▶ [STATED EXERCISE]: Only the lines from the one containing "the whole machine" down to the one containing "NODES[node].hide_render = NODES[node].hide_viewport", inclusive, are to be quoted exactly.

Extracted records
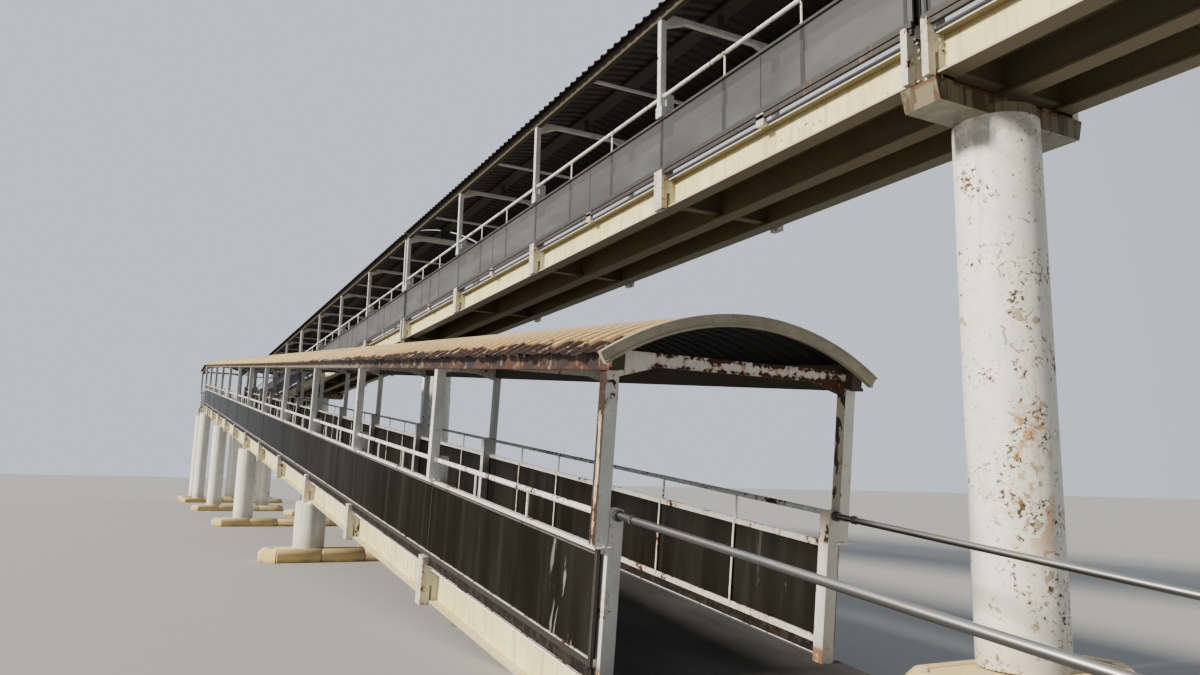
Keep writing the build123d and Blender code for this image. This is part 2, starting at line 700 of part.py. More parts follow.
def landing_sides(make):
    """One kind of side piece round the landing."""
    with BuildPart() as pieces:
        add(make(bridge, landing_runs, *bridge_panel_sizes, sides=(-1,)).part)
        add(make(bridge, [(landing_start, ramp_end_x)], *bridge_panel_sizes, sides=(1,)).part)
        add(make(level, level_runs, ramp_inner, *bridge_panel_sizes[1:], sides=(1,)).part)
        add(make(across_end, [(-bridge_inner, slab_left)], *bridge_panel_sizes, sides=(-1,)).part)
        add(make(across_link, [link_run], *bridge_panel_sizes, sides=(1,)).part)
    return pieces


landing_panels = landing_sides(panel_sheets)
landing_panels.part.label = "landing_panels"
export_step(landing_panels.part, "parts/landing_panels.step")

landing_panel_rails = landing_sides(panel_rails)
landing_panel_rails.part.label = "landing_panel_rails"
export_step(landing_panel_rails.part, "parts/landing_panel_rails.step")

level_rail_sizes = (ramp_inner, bridge_handrail, ramp_post)
with BuildPart() as landing_handrails:
    add(handrails(bridge, landing_frames, *bridge_rail_sizes, sides=(-1,)).part)
    add(handrails(bridge, landing_frames[:2], *bridge_rail_sizes, sides=(1,)).part)
    add(handrails(level, level_frames, *level_rail_sizes, sides=(1,)).part)
landing_handrails.part.label = "landing_handrails"
export_step(landing_handrails.part, "parts/landing_handrails.step")
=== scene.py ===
"""Finish and small parts of a covered boarding bridge: corrugated roof sheets, weathered paint, pipes,
panel fittings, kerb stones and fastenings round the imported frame. Sizes are in metres."""
import json
from functools import lru_cache
from math import asin, atan2, cos, pi, radians, sin, tan, tau

import bmesh
import bpy
from bpy.props import FloatProperty, FloatVectorProperty, IntProperty, PointerProperty
from mathutils import Matrix, Vector, noise


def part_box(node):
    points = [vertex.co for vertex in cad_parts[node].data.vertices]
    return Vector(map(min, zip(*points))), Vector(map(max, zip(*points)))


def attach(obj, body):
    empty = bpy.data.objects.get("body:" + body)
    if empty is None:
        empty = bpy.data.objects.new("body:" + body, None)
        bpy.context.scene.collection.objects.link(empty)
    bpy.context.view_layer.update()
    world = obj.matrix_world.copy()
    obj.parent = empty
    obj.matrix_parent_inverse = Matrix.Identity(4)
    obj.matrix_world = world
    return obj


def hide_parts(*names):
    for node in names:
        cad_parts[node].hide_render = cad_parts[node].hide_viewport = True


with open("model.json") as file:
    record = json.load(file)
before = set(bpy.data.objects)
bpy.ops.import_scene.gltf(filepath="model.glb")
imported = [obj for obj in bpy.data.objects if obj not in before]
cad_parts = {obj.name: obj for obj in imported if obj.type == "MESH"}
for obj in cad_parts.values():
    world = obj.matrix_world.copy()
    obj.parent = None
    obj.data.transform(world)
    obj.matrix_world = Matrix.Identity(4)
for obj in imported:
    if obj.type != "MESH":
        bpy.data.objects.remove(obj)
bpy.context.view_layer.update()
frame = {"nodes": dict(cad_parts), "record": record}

bl_info = {
    "name": "Boarding Bridge",
    "version": (1, 0, 0),
    "blender": (4, 5, 0),
    "location": "3D View > Sidebar > Boarding Bridge",
    "description": "Roof sheets, weathered finishes and fittings of a covered boarding bridge",
    "category": "Object",
}

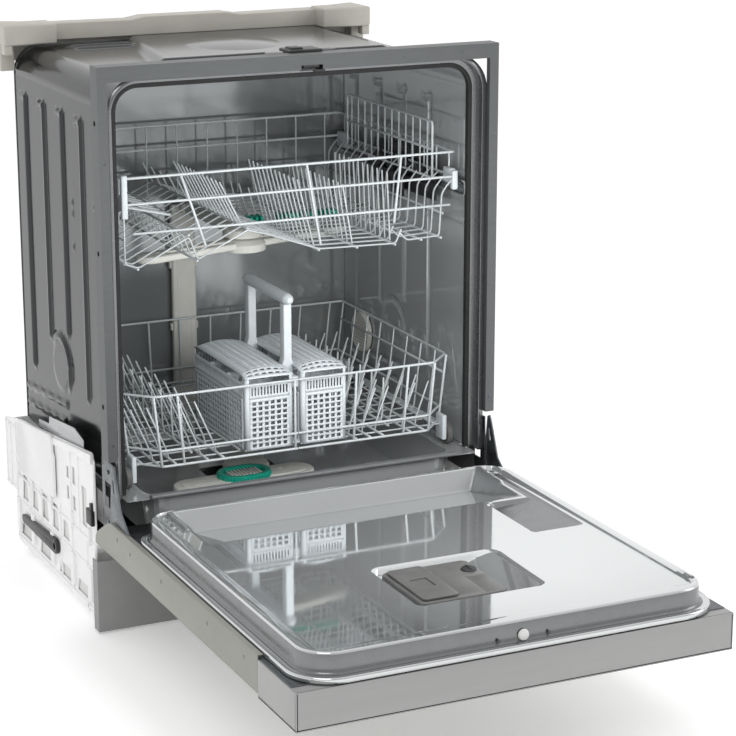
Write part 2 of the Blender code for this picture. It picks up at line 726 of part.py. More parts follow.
def build_adjuster(word, sign):
    plate = block(
        f"height_adjuster_{word}", (span(sign, 0.2565, 0.2592)[0], 0.110, 0.572),
        (span(sign, 0.2565, 0.2592)[1], 0.330, 0.642), "black_plastic",
    )
    soften(plate, 0.0008, 1)


def build_rack_rail(word, sign):
    x0, x1 = span(sign, 0.2597, 0.2640)
    rail = block(f"rack_rail_{word}", (x0, 0.030, 0.596), (x1, 0.455, 0.618), "stainless")
    soften(rail, 0.0008, 1)


def build_upper_arm():
    across = Vector((math.cos(math.radians(14)), math.sin(math.radians(14))))
    hub = Vector((HUB.x, HUB.y))
    blade = slab(
        "upper_spray_arm", [
            link_outline(hub - across * 0.168, 0.020, hub + across * 0.172, 0.020)
        ], UPPER_ARM_Z, UPPER_ARM_Z + 0.011, "Z",
        "arm_grey", HUB + Vector((0, 0, UPPER_ARM_Z)),
    )
    centre = rod(
        "upper_hub_shape", HUB + Vector((0, 0, UPPER_ARM_Z + 0.005)), 0.034, 0.020, "Z", tip_radius=0.026
    )
    join(blade, centre)
    pipe = block(
        "upper_feed_pipe", (-0.019, HUB.y - 0.019, 0.5215), (0.019, DUCT_FRONT - GAP, 0.5340), "arm_grey"
    )
    soften(pipe, 0.005, 3)


# ------------------------------------------------------------------ lower rack
def build_lower_rack():
    bm = divided_box(
        (
            -LOWER_HALF, LOWER_FRONT, LOWER_FLOOR
        ), (LOWER_HALF, LOWER_REAR, LOWER_RIM), (7, 5, 2), drop_top=True
    )
    corner = 0.036
    for vert in bm.verts:
        if abs(vert.co.y - LOWER_FRONT) < 1e-6 and abs(abs(vert.co.x) - LOWER_HALF) < 1e-6:
            vert.co.y += corner
    for vert in bm.verts:
        depth = (LOWER_RIM - vert.co.z) / (LOWER_RIM - LOWER_FLOOR)
        vert.co.x *= 1 - depth * LOWER_TAPER / LOWER_HALF
    grid_wires("lower_rack", bm, "wire_grey", (0, LOWER_FRONT, LOWER_FLOOR))


TINE_X, TINE_Z = 0.155, 0.2535


def build_tine_row(word, sign):
    """A comb of tines on a base wire that lies along Y on the rack's floor."""
    count, first, pitch, tall, foot = 9, 0.070, 0.040, 0.072, 0.004
    outline = [(first - 0.006, TINE_Z), (first + pitch * (count - 1) + 0.006, TINE_Z)]
    for tine in range(count - 1, -1, -1):
        y = first + pitch * tine
        outline += [(y + 0.006 if tine == count - 1 else y + 0.0016, TINE_Z + foot)]
        outline += [(y + 0.0016, TINE_Z + foot)] if tine == count - 1 else []
        outline += [(y + 0.0016, TINE_Z + tall), (y - 0.0016, TINE_Z + tall), (y - 0.0016, TINE_Z + foot)]
    outline += [(first - 0.006, TINE_Z + foot)]
    x = sign * TINE_X
    slab(
        f"tine_row_{word}", [outline], x - 0.0016, x + 0.0016, "X", "wire_grey", (x, 0.230, TINE_Z + 0.002)
    )


BASKET_HALF, BASKET_FRONT, BASKET_REAR = 0.0795, 0.039, 0.240
BASKET_LOW, BASKET_HIGH, GRIP_Z = 0.2515, 0.370, 0.459


def build_cutlery_basket():
    low, high = (-BASKET_HALF, BASKET_FRONT, BASKET_LOW), (BASKET_HALF, BASKET_REAR, BASKET_HIGH)
    basket = block(
        "cutlery_basket", low, high, "basket_grey", (0, (BASKET_FRONT + BASKET_REAR) / 2, BASKET_LOW)
    )
    wall, spine = 0.0025, 0.009
    length = (BASKET_REAR - BASKET_FRONT - wall) / 3
    pockets = []
    for word, sign in SIDES:
        x0, x1 = span(sign, spine, BASKET_HALF - wall)
        for cell in range(3):
            y = BASKET_FRONT + wall + cell * length
            pockets.append(
                block(
                    f"pocket_{word}_{cell}_cutter", (x0, y, BASKET_LOW + wall),
                    (x1, y + length - wall, 0.400),
                )
            )
    posts = [
        block(
            f"basket_post_{word}_shape", (-0.0075, y - 0.008, BASKET_HIGH - 0.05),
            (0.0075, y + 0.008, GRIP_Z),
        )
        for word, y in (("front", 0.082), ("rear", 0.214))
    ]
    grip = rod("basket_grip_shape", (0, 0.148, GRIP_Z), 0.0095, 0.165, "Y", segments=16)
    join(cut(basket, *pockets), *posts, grip)


def build_wheels():
    for word, sign in SIDES:
        for place_word, y in zip(("front", "rear"), WHEEL_Y):
            centre = (sign * WHEEL_X, y, WHEEL_Z)
            name = f"wheel_{place_word}_{word}"
            wheel = rod(name, centre, WHEEL_R, 0.009, "X", "dark_grey_plastic", centre, segments=28)
            soften(wheel, 0.0015)


# ------------------------------------------------------------------ lower spray arm
def build_lower_arm():
    hub = Vector((HUB.x, HUB.y))
    planet = Vector((SATELLITE.x, SATELLITE.y))
    away = (hub - planet).normalized()
    pivot = HUB + Vector((0, 0, LOWER_ARM_Z))
    blade = slab(
        "lower_spray_arm", [
            link_outline(planet, 0.030, hub + away * 0.182, 0.022)
        ], LOWER_ARM_Z - 0.006, LOWER_ARM_Z + 0.004, "Z",
        "arm_grey", pivot,
    )
    centre = rod("lower_hub_shape", pivot - Vector((0, 0, 0.002)), 0.036, 0.0124, "Z", tip_radius=0.032)
    join(blade, centre)
    along = Vector((math.cos(math.radians(4)), math.sin(math.radians(4))))
    reach = ARM_REACH - (hub - planet).length - 0.026
    top = Vector((SATELLITE.x, SATELLITE.y, LOWER_ARM_Z + 0.0048))
    satellite = slab(
        "satellite_arm", [
            link_outline(planet - along * reach, 0.026, planet + along * reach, 0.026)
        ], top.z, top.z + 0.009, "Z",
        "arm_grey", top,
    )
    cap = slab("satellite_cap_shape", [link_outline(planet - along * 0.026, 0.018, planet + along * 0.026, 0.018)],
               top.z + 0.008, top.z + 0.019, "Z")
    join(satellite, cap)


# ------------------------------------------------------------------ the whole machine
build_tub_wrap()
build_tub_back()
build_tub_floor()
build_front_frame()
build_seals()
build_feed_duct()
build_vent_cap()
build_salt_cap()
build_base_tray()
build_water_tank()
build_kick_plate()
build_feet()
build_sump()
build_filter()
build_pumps()
build_counterweight()
build_rear_cover()
build_latch()
build_outer_door()
build_control_panel()
build_liner()
build_dispenser()
build_striker()
build_upper_rack()
build_upper_arm()
build_lower_rack()
build_cutlery_basket()
build_wheels()
build_lower_arm()
for build in (
    build_hinge_bracket,
    build_spring,
    build_tension_lever,
    build_hinge_arm,
    build_cup_shelf,
    build_adjuster,
    build_rack_rail,
    build_tine_row,
):
    sides(build)
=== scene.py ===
"""Built-in dishwasher with its door open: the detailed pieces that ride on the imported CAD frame.

Lengths are in millimetres from the front plane of the tub's front frame, as in the CAD source,
and P() turns them into the frame's metres.
"""

import math

import bmesh
import bpy
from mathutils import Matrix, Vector


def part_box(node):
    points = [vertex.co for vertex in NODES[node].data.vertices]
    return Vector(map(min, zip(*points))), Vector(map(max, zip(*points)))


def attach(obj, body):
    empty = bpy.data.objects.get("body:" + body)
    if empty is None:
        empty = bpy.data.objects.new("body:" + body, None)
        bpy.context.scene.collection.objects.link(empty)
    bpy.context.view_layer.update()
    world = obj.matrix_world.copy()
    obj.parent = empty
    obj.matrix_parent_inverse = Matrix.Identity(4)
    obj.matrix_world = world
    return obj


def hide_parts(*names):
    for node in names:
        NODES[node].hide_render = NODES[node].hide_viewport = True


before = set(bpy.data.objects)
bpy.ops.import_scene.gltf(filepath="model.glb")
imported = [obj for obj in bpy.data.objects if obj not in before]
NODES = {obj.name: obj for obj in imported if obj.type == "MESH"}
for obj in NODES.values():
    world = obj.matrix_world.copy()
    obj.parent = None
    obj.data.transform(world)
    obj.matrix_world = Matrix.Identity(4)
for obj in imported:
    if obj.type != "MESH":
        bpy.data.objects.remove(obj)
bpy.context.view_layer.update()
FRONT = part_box("front_frame")[0][1]
SIDES = (("left", -1), ("right", 1))
scene = bpy.context.scene

HINGE_Y, HINGE_Z = -12, 180
DOOR_HALF, DOOR_END = 298, -636
KEY_X, KEY_Y = 250, -585
ARM_Y = 236  # the main spray arms' axis; PLANET is the satellite arm's
PLANET = (-42, 140)
RACK_RIM, RACK_DEPTH, RACK_NARROWING = 351, 105, 13.0
THICK_WIRE = 1.9


def P(x, y, z):
    return Vector((x * 0.001, FRONT + y * 0.001, z * 0.001))


# ------------------------------------------------------------------ materials
def add_node(tree, kind, inputs=None):
    """A shader node with some of its inputs set."""
    node = tree.nodes.new("ShaderNode" + kind)
    for name, value in (inputs or {}).items():
        node.inputs[name].default_value = value
    return node


def finish(
    name, colour, rough, metal, scale, stretch, tone, swing, bump=0.05, bump_mm=0.05, fine=400.0
):
    """A surface whose colour, gloss and height all wander a little, along a grain if one is given."""
    material = bpy.data.materials.new(name)
    material.use_nodes = True
    tree = material.node_tree
    link = tree.links.new
    shader = tree.nodes["Principled BSDF"]
    shader.inputs["Metallic"].default_value = metal
    place = add_node(tree, "TexCoord")
    grain = add_node(tree, "Mapping", {"Scale": stretch})
    broad = add_node(tree, "TexNoise", {"Scale": scale, "Detail": 5.0, "Roughness": 0.6})
    small = add_node(tree, "TexNoise", {"Scale": fine, "Detail": 3.0})
    colours = add_node(tree, "ValToRGB")
    low, high = colours.color_ramp.elements
    low.position, high.position = 0.3, 0.7
    low.color = (*(c * (1 - tone) for c in colour), 1)
    high.color = (*(min(1, c * (1 + tone)) for c in colour), 1)
    limits = {"To Min": max(0.01, rough - swing), "To Max": min(1.0, rough + swing)}
    gloss = add_node(tree, "MapRange", {"From Min": 0.3, "From Max": 0.7, **limits})
    raised = add_node(tree, "Bump", {"Strength": bump, "Distance": bump_mm * 0.001})
    link(place.outputs["Object"], grain.inputs["Vector"])
    link(grain.outputs["Vector"], broad.inputs["Vector"])
    link(grain.outputs["Vector"], small.inputs["Vector"])
    link(broad.outputs["Fac"], colours.inputs["Fac"])
    link(colours.outputs["Color"], shader.inputs["Base Color"])
    link(small.outputs["Fac"], gloss.inputs["Value"])
    link(gloss.outputs["Result"], shader.inputs["Roughness"])
    link(small.outputs["Fac"], raised.inputs["Height"])
    link(raised.outputs["Normal"], shader.inputs["Normal"])
    return material


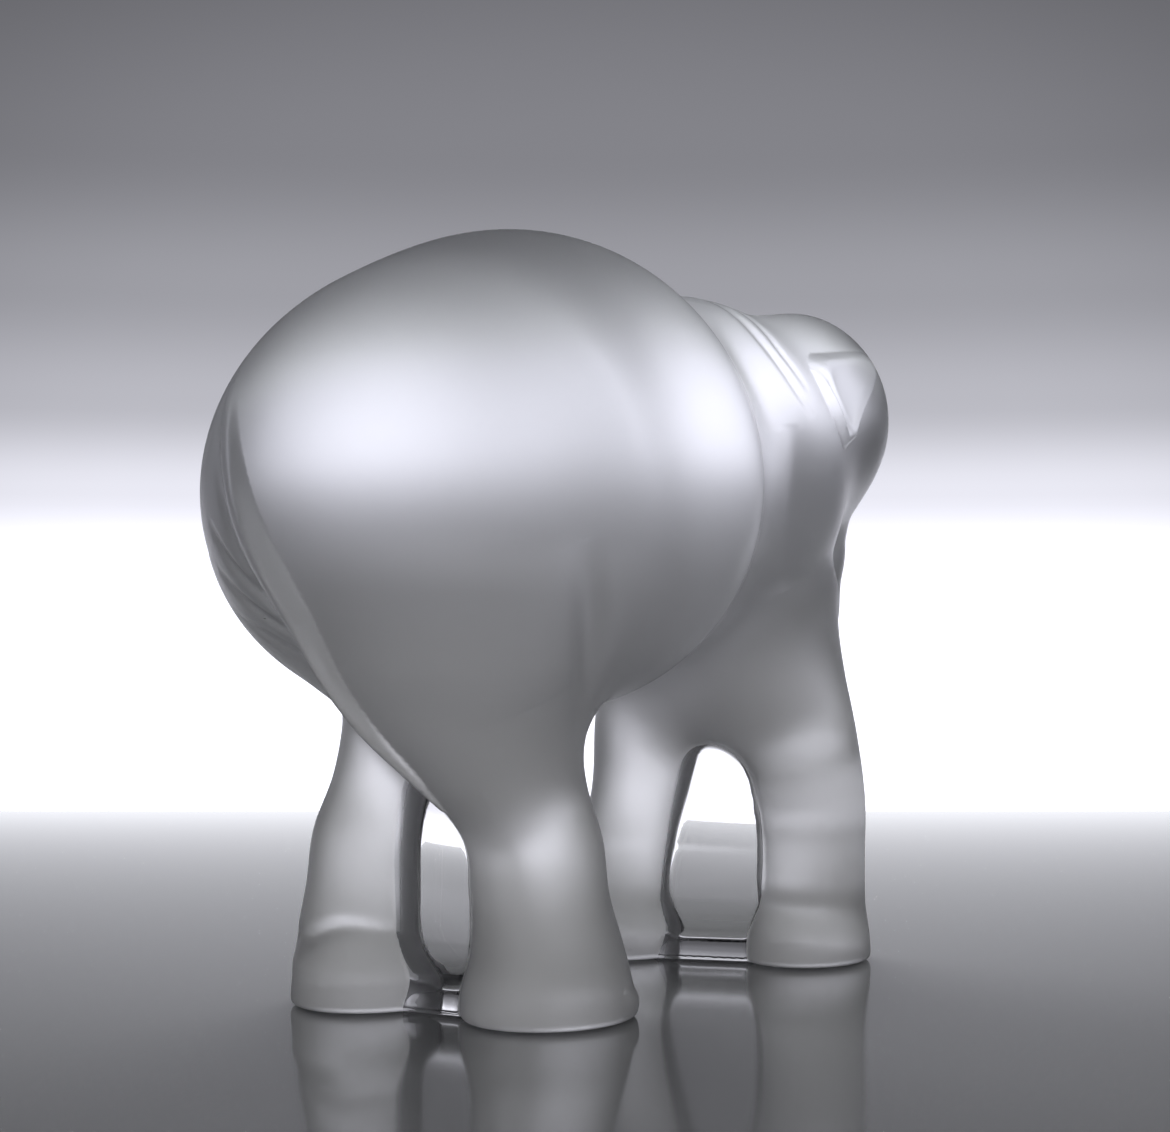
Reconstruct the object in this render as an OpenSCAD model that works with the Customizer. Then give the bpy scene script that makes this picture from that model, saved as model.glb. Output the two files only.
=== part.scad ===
// Crystal elephant figurine: one solid casting of frosted crystal, divided into the
// sculptor's own forms. The elephant walks towards -Y with +Z up, its soles on z = 0 and
// its right flank towards -X. Millimetres.
//
// Every skin is the zero level of one smooth height rule (see "Skin rule" below): soft
// ellipsoids and tapered links melted into each other. Each node is the part of that solid
// on its own side of flat dividing planes, so neighbours meet face to face.

/* [Body] */
// Half width of the rump
rump_w = 50; // [46:0.5:54]
// Half length of the rump
rump_l = 46.5; // [40:0.5:50]
// Half height of the rump
rump_h = 42.8; // [39:0.1:46]
// Height of the middle of the rump
rump_z = 95.5; // [92:0.5:100]
// How far the middle of the rump lies behind the middle of the figure
rump_y = 44.5; // [40:0.5:48]
// How far the rump leans back, degrees
rump_lean = 19; // [0:1:30]
// Half width of the belly
belly_w = 49; // [44:0.5:53]
// Half length of the belly
belly_l = 32.5; // [28:0.5:40]
// How far the top of the belly leans back, degrees
belly_lean = 15; // [0:1:25]
// Half width of the shoulders
shoulder_w = 33; // [28:0.5:38]
// Height of the middle of the shoulders
shoulder_z = 99; // [94:0.5:103]
// How softly belly and shoulders run together
soft = 13; // [8:1:18]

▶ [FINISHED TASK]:
# ------------------------------------------------------------------ the whole machine
build_tub_wrap()
build_tub_back()
build_tub_floor()
build_front_frame()
build_seals()
build_feed_duct()
build_vent_cap()
build_salt_cap()
build_base_tray()
build_water_tank()
build_kick_plate()
build_feet()
build_sump()
build_filter()
build_pumps()
build_counterweight()
build_rear_cover()
build_latch()
build_outer_door()
build_control_panel()
build_liner()
build_dispenser()
build_striker()
build_upper_rack()
build_upper_arm()
build_lower_rack()
build_cutlery_basket()
build_wheels()
build_lower_arm()
for build in (
    build_hinge_bracket,
    build_spring,
    build_tension_lever,
    build_hinge_arm,
    build_cup_shelf,
    build_adjuster,
    build_rack_rail,
    build_tine_row,
):
    sides(build)
=== scene.py ===
"""Built-in dishwasher with its door open: the detailed pieces that ride on the imported CAD frame.

Lengths are in millimetres from the front plane of the tub's front frame, as in the CAD source,
and P() turns them into the frame's metres.
"""

import math

import bmesh
import bpy
from mathutils import Matrix, Vector


def part_box(node):
    points = [vertex.co for vertex in NODES[node].data.vertices]
    return Vector(map(min, zip(*points))), Vector(map(max, zip(*points)))


def attach(obj, body):
    empty = bpy.data.objects.get("body:" + body)
    if empty is None:
        empty = bpy.data.objects.new("body:" + body, None)
        bpy.context.scene.collection.objects.link(empty)
    bpy.context.view_layer.update()
    world = obj.matrix_world.copy()
    obj.parent = empty
    obj.matrix_parent_inverse = Matrix.Identity(4)
    obj.matrix_world = world
    return obj


def hide_parts(*names):
    for node in names:
        NODES[node].hide_render = NODES[node].hide_viewport = True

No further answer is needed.